Marble statue of youthful Hercules AD 69-96 CE
On view: Gallery 162

This statue was part of the collection of antiquities acquired in Rome by the Marchese Vincenzo Giustiniani during the first third of the seventeenth century. It must have been made as one of a pair with the over-life-sized statue of a bearded Hercules displayed across the courtyard. Both may have been excavated in the remains of public baths originally constructed under the emperor Nero in A.D. 62, which were located in the vicinity of the Pantheon.

Marble statue of Herakles seated on a rock 1st or 2nd century CE
On view: Gallery 162

Adaptation of a Greek statue of the late 4th or early 3rd century B.C. The great hero was shown resting on a rock with his legs stretched out in front of him, his club braced under his left armpit. The exceptionally fine and realistic rendering of the lean, muscled body and the powerful curve of the back bring to mind the works of Lysippos, a famous sculptor of the late fourth century B.C.
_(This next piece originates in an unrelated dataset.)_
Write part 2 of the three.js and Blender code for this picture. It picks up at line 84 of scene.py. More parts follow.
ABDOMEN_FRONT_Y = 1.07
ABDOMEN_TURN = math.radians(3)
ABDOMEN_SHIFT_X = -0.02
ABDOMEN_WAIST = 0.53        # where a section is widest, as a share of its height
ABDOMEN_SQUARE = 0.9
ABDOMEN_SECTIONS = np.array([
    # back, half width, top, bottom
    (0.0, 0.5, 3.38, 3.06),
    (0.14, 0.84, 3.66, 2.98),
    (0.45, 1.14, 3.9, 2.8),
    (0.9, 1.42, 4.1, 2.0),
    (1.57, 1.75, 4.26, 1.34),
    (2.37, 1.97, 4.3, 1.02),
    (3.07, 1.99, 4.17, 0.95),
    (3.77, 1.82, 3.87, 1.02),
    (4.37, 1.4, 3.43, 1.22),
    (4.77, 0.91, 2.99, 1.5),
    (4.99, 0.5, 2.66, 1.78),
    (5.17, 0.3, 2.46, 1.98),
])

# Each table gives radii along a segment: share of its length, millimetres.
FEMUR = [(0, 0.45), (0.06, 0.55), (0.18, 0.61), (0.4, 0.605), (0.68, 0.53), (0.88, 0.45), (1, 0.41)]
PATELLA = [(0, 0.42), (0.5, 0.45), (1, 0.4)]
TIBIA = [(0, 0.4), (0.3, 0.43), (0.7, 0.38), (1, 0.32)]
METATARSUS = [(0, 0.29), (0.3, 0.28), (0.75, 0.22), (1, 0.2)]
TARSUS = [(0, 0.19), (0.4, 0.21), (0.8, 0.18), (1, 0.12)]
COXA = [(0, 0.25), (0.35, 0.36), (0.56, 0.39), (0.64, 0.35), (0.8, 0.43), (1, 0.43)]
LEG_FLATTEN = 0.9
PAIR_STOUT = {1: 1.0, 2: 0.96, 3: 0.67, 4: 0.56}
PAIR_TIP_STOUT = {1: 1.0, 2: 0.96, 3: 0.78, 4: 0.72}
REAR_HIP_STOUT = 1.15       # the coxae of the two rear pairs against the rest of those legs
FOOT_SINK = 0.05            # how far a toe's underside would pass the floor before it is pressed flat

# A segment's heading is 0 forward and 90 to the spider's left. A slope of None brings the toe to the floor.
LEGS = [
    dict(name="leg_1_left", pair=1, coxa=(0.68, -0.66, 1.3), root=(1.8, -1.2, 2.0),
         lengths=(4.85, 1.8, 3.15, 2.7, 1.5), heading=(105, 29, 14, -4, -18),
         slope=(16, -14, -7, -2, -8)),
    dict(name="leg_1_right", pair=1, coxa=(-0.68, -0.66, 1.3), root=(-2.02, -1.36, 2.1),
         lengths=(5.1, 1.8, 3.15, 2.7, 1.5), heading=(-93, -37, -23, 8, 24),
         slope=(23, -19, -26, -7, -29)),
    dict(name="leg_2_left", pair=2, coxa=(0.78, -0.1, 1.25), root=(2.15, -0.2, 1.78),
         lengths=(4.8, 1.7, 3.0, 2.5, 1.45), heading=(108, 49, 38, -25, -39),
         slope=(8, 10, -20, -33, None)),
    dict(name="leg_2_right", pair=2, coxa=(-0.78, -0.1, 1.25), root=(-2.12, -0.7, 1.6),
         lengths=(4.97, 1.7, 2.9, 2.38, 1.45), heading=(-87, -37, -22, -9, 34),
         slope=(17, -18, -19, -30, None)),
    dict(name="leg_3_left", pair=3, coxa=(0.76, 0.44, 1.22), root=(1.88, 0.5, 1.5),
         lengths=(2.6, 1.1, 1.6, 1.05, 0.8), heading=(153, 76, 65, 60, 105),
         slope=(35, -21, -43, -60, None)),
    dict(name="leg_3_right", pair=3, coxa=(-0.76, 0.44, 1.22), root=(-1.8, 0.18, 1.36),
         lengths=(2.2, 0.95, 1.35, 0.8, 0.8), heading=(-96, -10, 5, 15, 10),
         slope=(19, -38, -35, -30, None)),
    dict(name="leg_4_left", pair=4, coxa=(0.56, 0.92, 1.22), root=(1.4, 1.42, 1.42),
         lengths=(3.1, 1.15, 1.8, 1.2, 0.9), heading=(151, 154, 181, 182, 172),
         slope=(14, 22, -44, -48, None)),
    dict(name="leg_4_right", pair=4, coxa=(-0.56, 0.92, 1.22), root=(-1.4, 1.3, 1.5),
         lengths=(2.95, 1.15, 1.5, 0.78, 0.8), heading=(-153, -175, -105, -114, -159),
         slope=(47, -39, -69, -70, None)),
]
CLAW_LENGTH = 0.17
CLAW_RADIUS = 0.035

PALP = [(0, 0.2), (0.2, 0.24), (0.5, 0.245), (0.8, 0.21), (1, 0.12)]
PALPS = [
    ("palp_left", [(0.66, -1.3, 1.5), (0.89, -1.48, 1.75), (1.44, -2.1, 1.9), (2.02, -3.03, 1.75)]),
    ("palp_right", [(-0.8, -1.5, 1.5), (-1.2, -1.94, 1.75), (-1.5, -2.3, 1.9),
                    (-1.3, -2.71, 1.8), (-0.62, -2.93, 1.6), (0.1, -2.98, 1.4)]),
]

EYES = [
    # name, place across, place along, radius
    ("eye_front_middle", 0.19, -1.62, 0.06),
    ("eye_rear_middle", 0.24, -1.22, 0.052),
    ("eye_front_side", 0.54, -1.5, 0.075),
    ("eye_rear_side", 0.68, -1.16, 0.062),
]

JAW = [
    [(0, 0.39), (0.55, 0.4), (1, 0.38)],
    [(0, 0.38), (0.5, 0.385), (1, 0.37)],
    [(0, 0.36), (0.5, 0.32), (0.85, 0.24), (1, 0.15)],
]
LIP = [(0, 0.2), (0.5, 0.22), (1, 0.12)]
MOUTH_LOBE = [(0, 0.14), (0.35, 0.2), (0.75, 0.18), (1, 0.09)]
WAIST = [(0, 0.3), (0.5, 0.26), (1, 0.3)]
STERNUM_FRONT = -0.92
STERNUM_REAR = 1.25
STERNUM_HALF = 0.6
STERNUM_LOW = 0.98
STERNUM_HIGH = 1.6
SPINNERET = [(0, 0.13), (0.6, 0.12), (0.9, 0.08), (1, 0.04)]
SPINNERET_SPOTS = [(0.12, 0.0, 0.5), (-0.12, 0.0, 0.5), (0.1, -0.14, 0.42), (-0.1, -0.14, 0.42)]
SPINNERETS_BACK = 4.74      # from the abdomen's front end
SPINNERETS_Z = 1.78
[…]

Marble torso of a seated man 1st or 2nd century CE
On view: Gallery 162

Copy or adaptation of a Greek statue of the 3rd or 2nd century B.C.

Marble head of an Athlete ca. AD 138-192
On view: Gallery 153

Copy of a Greek bronze statue of ca. 450–425 B.C. This head of a youth wearing a fillet (band) must have belonged to the statue of a victorious athlete. He probably rested one arm lightly on his head; the remains of a rectangular support can still be seen among his curls. Roman copies often conformed to contemporary taste, and the contrast between polished flesh and deeply drilled hair on this head would have held special appeal for clients in the second century A.D.
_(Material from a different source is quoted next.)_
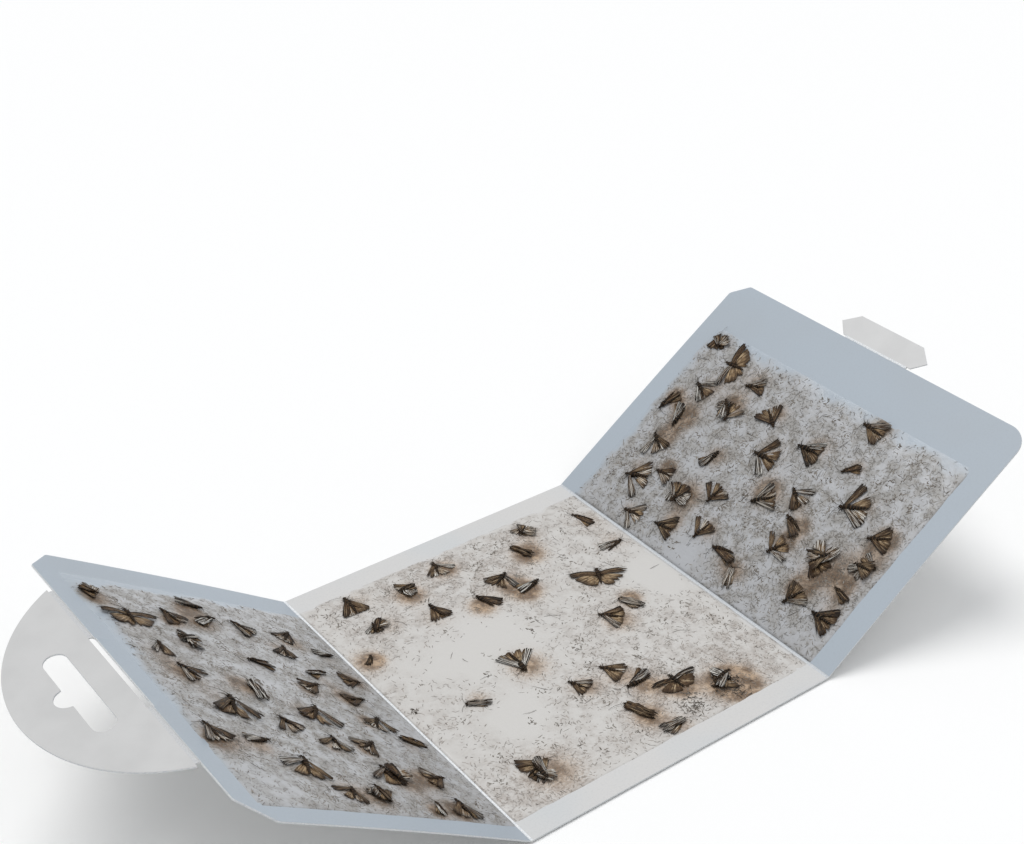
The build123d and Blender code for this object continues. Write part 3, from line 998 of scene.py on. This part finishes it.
def edge_distance(place, low, high, fold_sides):
    """How far a place lies inside a rectangle with rounded corners; negative outside.

    fold_sides are the ends of the out range (0 low, 1 high) that run along a fold, which
    don't count as edges.
    """
    low, high = list(low), list(high)
    for side in fold_sides:
        (high if side else low)[0] += (2 * side - 1) * 4 * FILM_CORNER
    middle = [(a + b) / 2 for a, b in zip(low, high)]
    half = [(b - a) / 2 - FILM_CORNER for a, b in zip(low, high)]
    beyond = [abs(place[i] - middle[i]) - half[i] for i in (0, 1)]
    outside = math.hypot(max(beyond[0], 0), max(beyond[1], 0))
    return FILM_CORNER - outside - min(max(beyond[0], beyond[1]), 0)


class Ground:
    """How dusty and how stained the glue is at a place on one board, and how much painted shadow lies
    there round the catch.
    """

    def __init__(self, catches, seed, edges, dust, clean, dusty, fades, stains=(), slant=(0.0, 0.0)):
        rng = random.Random(seed)
        self.dust, self.seed = dust, seed
        self.edges, self.slant, self.fades = edges, slant, fades
        self.clean, self.dusty = ([((x, y), r, 1) for x, y, r in spots] for spots in (clean, dusty))
        self.halos = [((x, y), radius, strength) for x, y, radius, strength in stains]
        self.crowd = [(catch.middle, 0.8 * catch.length, 1) for catch in catches]
        # Each moth gets a halo set off to one side of it: partly a brown stain, partly its painted
        # shadow.
        for catch in catches:
            way = rng.gauss(STAIN_AND_SHADOW_WAY, 0.9)
            spot = catch.middle + Vector((math.cos(way), math.sin(way))) * 0.28 * catch.length
            self.halos.append((spot, rng.uniform(0.42, 0.68) * catch.length, rng.uniform(0.45, 1.3)))

    @staticmethod
    def near(spots, out, along, reach):
        """Sum of smooth bumps (place, radius, strength), each seen from up to reach radii away."""
        total = 0.0
        for spot, radius, strength in spots:
            dx, dy = (spot[0] - out) / radius, (spot[1] - along) / radius
            if abs(dx) < reach and abs(dy) < reach:
                total += strength * math.exp(-dx * dx - dy * dy)
        return total

    def inner(self, out, along):
        """0 at the outer and back edges and 1 well inside, over the widths in fades."""
        wander = 2.6 * noise.fractal(Vector((out * 0.12, along * 0.12, self.seed + 4)), 0.9, 2.0, 3)
        share = 1.0
        for place, other, i in ((out, along, 0), (along, out, 1)):
            edge = self.edges[i] + self.slant[i] * other
            share *= min(max((edge - place + wander) / self.fades[i], 0.0), 1.0)
        return share * share * (3 - 2 * share)

    def grime(self, out, along):
        cloud = noise.fractal(Vector((out * 0.06, along * 0.06, self.seed)), 0.8, 2.1, 4)
        amount = self.dust + 0.4 * cloud
        amount += 0.55 * self.near(self.dusty, out, along, 3)
        amount += 0.3 * min(self.near(self.crowd, out, along, 2.5), 1.0)
        amount -= 0.8 * self.near(self.clean, out, along, 3)
        return min(max(amount, 0.0), 1.0) * self.inner(out, along)

    # The halos' stain and painted shadow together, 0 to 1.
    def stain_and_shadow(self, out, along):
        return min(self.near(self.halos, out, along, 3), 1.0)


def build_film(node, board, body, ground, catches, material, fold_sides):
    """The glue as one closed layer whose edge sinks into the card's face."""
    low, high = (list(corner) for corner in board.box(node))
    for side in fold_sides:
        (low, high)[side][0] += (2 * side - 1) * FOLD_REACH
    rows = int((high[0] - low[0]) / FILM_STEP) + 1
    columns = int((high[1] - low[1]) / FILM_STEP) + 1
    tops, bottoms, places = [], [], []
    values = {"grime": [], "stain_and_shadow": [], "inner": []}
    for i in range(rows):
        out = low[0] + (high[0] - low[0]) * i / (rows - 1)
        for j in range(columns):
            along = low[1] + (high[1] - low[1]) * j / (columns - 1)
            wander = 0.5 + 0.7 * noise.noise(Vector((out * 0.16, along * 0.16, ground.seed)))
            inside = edge_distance((out, along), low, high, fold_sides) - max(wander, 0.0)
            height = FILM_SUNK
            if inside > 0:
                spread = 0.12 + 0.88 * ground.inner(out, along)
                height = FILM * spread * (1 - 0.75 * math.exp(-inside / 0.8))
                for side in fold_sides:
                    height *= 1 - 0.6 * math.exp(-abs(out - (low, high)[side][0]) / 1.2)
                height += 0.05 * spread * noise.noise(Vector((out * 0.3, along * 0.3, ground.seed + 9)))
                height += meniscus(catches, out, along) * min(inside / 3, 1)
            tops.append(board.at(out, along, height))
            bottoms.append(board.at(out, along, FILM_BOTTOM))
            places.append((out, along))
            for key, many in values.items():
                many.append(getattr(ground, key)(out, along))
    mesh = Mesh()
    mesh.add(tops + bottoms, slab_faces(rows, columns), places * 2,
             **{key: many * 2 for key, many in values.items()})
    piece = mesh.make(node + "_film", [material])
    outward_normals(piece)
    settle(piece, body, "glue", node)


def meniscus(catches, out, along):
    """Glue drawn up round an insect."""
    here = Vector((out, along))
    total = 0.0
    for catch in catches:
        away = (catch.middle - here).length / (0.42 * catch.length)
        if away < 2.5:
            total += 0.12 * math.exp(-away ** 4)
    return min(total, 0.15)


# ---- loose scales and legs
# A sliver's stations from end to end: (share of its length, corners as (sideways, up)).
STATIONS = ((-0.5, ((0, 0),)), (-0.2, ((0.5, 0), (-0.5, 0), (0, 1))),
            (0.2, ((0.5, 0), (-0.5, 0), (0, 1))), (0.5, ((0, 0),)))
SLIVER_FACES = ((0, 2, 3), (0, 3, 1), (0, 1, 2), (7, 6, 5), (7, 4, 6), (7, 5, 4),
                (1, 3, 6, 4), (3, 2, 5, 6), (2, 1, 4, 5))


def turned(out, along, turn, x, y):
    """The place that lies (x, y) from another one, in axes turned on the board."""
    cos, sin = math.cos(turn), math.sin(turn)
    return out + x * cos - y * sin, along + x * sin + y * cos


def sliver(mesh, board, rng, out, along, length, width, tone, height):
    """A curved hair or scale lying on the glue, pointed at both ends."""
    turn = rng.uniform(0, 2 * math.pi)
    curl = rng.uniform(-0.35, 0.35) * length
    points, places = [], []
    for share, corners in STATIONS:
        for side, top in corners:
            y = curl * (0.25 - share * share) + side * width
            places.append(turned(out, along, turn, share * length, y))
            points.append(board.at(*places[-1], FILM + top * height - 0.02))
    faces = [face[::board.side] for face in SLIVER_FACES]
    mesh.add(points, faces, places, tone=tone)


def leftover_leg(mesh, board, rng, out, along, length):
    """A broken leg or feeler: a thin tube with a knee."""
    turn = rng.uniform(0, 2 * math.pi)
    knee = rng.uniform(-1.0, 1.0)
    path, places = [], []
    for k in range(6):
        share = k / 5 - 0.5
        places.append(turned(out, along, turn, share * length, knee * length * 0.35 * abs(share)))
        path.append(board.at(*places[-1], FILM + 0.04 + 0.12 * math.sin(math.pi * k / 5)))
    radii = [MM * r for r in (0.03, 0.06, 0.06, 0.05, 0.04, 0.02)]
    points, faces, _ = tube(path, radii, 4)
    mesh.add(points, faces, [p for p in places for _ in range(4)], tone=rng.uniform(0.0, 0.3))


def build_debris(label, board, body, ground, seed, per_square, legs, clumps, tufts=()):
    """Loose scales (so many tries a square millimetre), clumps and tufts of them, and legs.

    A tuft is (out, along, radius, count, tone).
    """
    rng = random.Random(seed)
    low, high = board.box(f"glue_{label}")
    mesh = Mesh()

    def somewhere(margin):
        return [rng.uniform(low[i] + margin, high[i] - margin) for i in (0, 1)]

    for _ in range(int(per_square * (high[0] - low[0]) * (high[1] - low[1]))):
        out, along = somewhere(1.5)
        if rng.random() > ground.grime(out, along) + 0.3 * ground.stain_and_shadow(out, along):
            continue
        long = rng.random() < 0.2
        length = rng.uniform(1.6, 2.8) if long else rng.uniform(0.6, 1.7)
        width = rng.uniform(0.14, 0.24) if long else rng.uniform(0.16, 0.34)
        sliver(mesh, board, rng, out, along, length, width, rng.uniform(0.0, 1.0) ** 0.7, 0.08)
    for _ in range(clumps):
        out, along = somewhere(4.0)
        if rng.random() > 0.15 + ground.grime(out, along):
            continue
        shade = rng.uniform(0.0, 0.5)
        for _ in range(rng.randint(4, 10)):
            o, a = out + rng.gauss(0, 0.9), along + rng.gauss(0, 0.9)
            sliver(mesh, board, rng, o, a, rng.uniform(0.6, 1.8), rng.uniform(0.2, 0.5),
                   shade + rng.uniform(0, 0.3), 0.12)
    for x, y, radius, count, tone in tufts:
        for _ in range(count):
            o, a = x + rng.gauss(0, radius / 2), y + rng.gauss(0, radius / 2)
            sliver(mesh, board, rng, o, a, rng.uniform(0.7, 2.2), rng.uniform(0.12, 0.3),
                   tone + rng.uniform(0, 0.25), rng.uniform(0.1, 0.35))
    for _ in range(legs):
        leftover_leg(mesh, board, rng, *somewhere(3.0), rng.uniform(2.0, 5.0))
    settle(mesh.make(f"loose_scales_{label}", [DEBRIS], smooth=False), body, "moth")


# ---- the three glued panels
def build_panel(label, board, body, material, seed, fold_sides, look, litter):
    catches = read_catch(f"moths_{label}", board)
    look.setdefault("edges", board.box(f"glue_{label}")[1][:2])
    ground = Ground(catches, seed, **look)
    build_film(f"glue_{label}", board, body, ground, catches, material, fold_sides)
    build_moths(catches, label, body, f"moths_{label}", seed)
    build_debris(label, board, body, ground, seed + 1, **litter)


# ---- stage
FLOOR_REACH = 9.0
FLOOR_HEIGHT = -0.0004
LENS, SENSOR = 60.78, 36.0
CAMERA_PLACE = (-0.2405, -0.3044, 0.3125)
CAMERA_AHEAD = (0.5096, 0.6816, -0.5251)


def soft_sun(name, spot, power, spread, colour):
    """A far, large, soft light shining from spot towards the middle of the trap."""
    data = bpy.data.lights.new(name, "SUN")
    data.energy, data.angle, data.color = power, math.radians(spread), colour
    new_object(name, data).rotation_euler = (-Vector(spot)).to_track_quat("-Z", "Y").to_euler()


def build_stage():
    mesh = Mesh()
    corners = [(FLOOR_REACH * x, FLOOR_REACH * y, FLOOR_HEIGHT)
               for x, y in ((-1, -1), (1, -1), (1, 1), (-1, 1))]
    mesh.add(corners, [[0, 1, 2, 3]], [(0, 0)] * 4)
    floor_shade = Shade("floor", roughness=0.9, specular=0.1)
    floor = mesh.make("floor", [floor_shade.finish((0.95, 0.95, 0.95))], smooth=False)
    world = bpy.data.worlds.new("studio")
    world.use_nodes = True
    glow = world.node_tree.nodes["Background"].inputs
    glow["Color"].default_value, glow["Strength"].default_value = (0.97, 0.985, 1.0, 1), 0.52
    bpy.context.scene.world = world
    soft_sun("key", (-0.03, 0.45, 1.3), 1.42, 35, (1.0, 0.99, 0.975))
    soft_sun("fill", (0.1, -0.6, 1.6), 0.40, 60, (0.96, 0.98, 1.0))


def build_camera():
    """The photograph's view: 31.7 degrees above the horizon, from the front left."""
    data = bpy.data.cameras.new("camera")
    data.lens, data.sensor_width = LENS, SENSOR
    data.clip_start, data.clip_end = 0.01, 20.0
    camera = new_object("camera", data)
    camera.location = CAMERA_PLACE
    camera.rotation_euler = Vector(CAMERA_AHEAD).to_track_quat("-Z", "Y").to_euler()
    bpy.context.scene.camera = camera
    bpy.context.scene.view_settings.view_transform = "Standard"


build_camera()
build_stage()
build_card()
build_creases()
build_panel("centre", centre, "base", CENTRE_GLUE, seed=3, fold_sides=(0, 1),
            look={"dust": 0.46, "clean": [(-16, 8, 17), (44, 6, 12), (-28, -22, 10)],
                  "dusty": [(35, -40, 16), (-5, 46, 16), (-45, -45, 12)],
                  "stains": [(-47, 22, 6, 0.9), (29, -46, 7, 1.3)], "fades": (0.1, 1.5)},
            litter={"per_square": 0.20, "legs": 26, "clumps": 150,
                    "tufts": [(28, -46.5, 4.5, 170, 0.0), (14, -46, 4.5, 110, 0.35),
                              (-48, -3, 1.2, 14, 0.0)]})
SIDE_LITTER = {"per_square": 0.36, "legs": 34, "clumps": 170}
build_panel("left", left, "left_flap", SIDE_GLUE_SHADED, seed=5, fold_sides=(0,),
            look={"dust": 0.80, "clean": [(8, -12, 9), (46, 6, 6), (22, 26, 5)],
                  "dusty": [(78, -10, 18), (60, 44, 12), (40, -40, 16)], "fades": (5.0, 3.0),
                  "edges": (84.0, 51.7), "slant": (-0.085, -0.0625)},
            litter=SIDE_LITTER)
build_panel("right", right, "right_flap", SIDE_GLUE_SHADED, seed=8, fold_sides=(0,),
            look={"dust": 0.78, "clean": [(5, 4, 9), (38, -2, 6), (30, 22, 5)],
                  "dusty": [(68, -30, 20), (20, 44, 14)], "fades": (7.0, 4.0)},
            litter=SIDE_LITTER)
Marble portrait of the emperor Antonius Pius ca. AD 138-161 CE
On view: Gallery 162

Antoninus Pius was adopted by Hadrian as his successor when he was already fifty-one years old. His portraits thus represent him as a mature man in a sober but refined style that consciously echoes the imperial imagery adopted by Hadrian. At the beginning of his reign in A.D. 138, he had to impel a reluctant Senate to award Hadrian divine honors, and it is probably for this reason that he himself was given the title of Pius. Unlike his two immediate predecessors, Trajan and Hadrian, Antoninus did not embark on any major wars or travel widely through the Empire. Indeed, he was in effect the last emperor to spend most of his reign in the city of Rome itself. Regarded as a just and diligent administrator, Antoninus presided over the Empire at the height of its power—a time that the historian Edward Gibbon later famously referred to as the period when “the condition of the human race was most happy and most prosperous.”

Marble head of Herakles 1st century AD
On view: Gallery 162

Copy of a Greek statue of the second half of the 4th century B.C. attributed to Lysippos. In the statue, the Greek hero Herakles was shown close to exhaustion on completion of the twelve labors set him by Eurystheus, ruler of the Argolid. The contrast between his powerful physique and his weary stance is echoed in this particularly fine rendition of his noble head, which is bowed with fatigue. The statue was copied in many different sizes during the Roman period.

The Weeders Jules Breton, 1868
On view: Gallery 802

This is a smaller variant of a composition Breton painted in 1860 (Joslyn Art Museum, Omaha) and exhibited to wide acclaim at the Salon of 1861 and the World’s Fair of 1867 in Paris. In his autobiography, Breton described this twilight scene of peasants pulling up thistles and weeds—"their faces haloed by the pink transparency of their violet hoods, as if to venerate a fecundating star"—noting that he had discovered the subject as a "finished picture" near his native village, Courrières, in northern France.

Annette Alberto Giacometti, 1961
On view: Gallery 917

In this late portrait of his wife and principal model, Giacometti positioned the figure close to the picture plane, half-length and facing forward, framed by an abstract, gestural backdrop. With its expressive brushwork, the work may seem hastily executed; however, sitting for Giacometti was a time-intensive endeavor. Despite this, he never regarded any of his paintings—or sculptures—as finished. The artist’s long and careful painting process and frequent changes to the composition are especially apparent in the depiction of the face. After exhibiting a first version of this portrait in Paris in May 1961, Giacometti went back to rework the picture. According to Annette, he at first only wanted to change the nose, but subsequently turned her expression into the present wide-eyed stare while also retouching the background.

From Williamsburg Bridge Edward Hopper, 1928

In this painting, Hopper depicts the austere facades of four apartment buildings and reduces the steel suspension of the Williamsburg Bridge to the margins. Completed in 1903 and connecting Brooklyn with Manhattan, the structure is indicated only by the unobtrusive railing rising at a slight diagonal along the bottom of the canvas. As opposed to focusing on the bridge that facilitates movement in and out of the city, Hopper creates an image absent of noise or motion. He emphasizes the alienation and anonymity of urban life by including a single figure: a woman sitting alone in a top story window.

Salvator Mundi Albrecht Dürer, ca. 1505

This picture of Christ as Savior of the World, who raises his right hand in blessing and in his left holds an orb representing the Earth, can be appreciated both as a painting and a drawing. Dürer, the premier artist of the German Renaissance, probably began this work shortly before he departed for Italy in 1505, but completed only the drapery. His unusually extensive and meticulous preparatory drawing on the panel is visible in the unfinished portions of Christ's face and hands.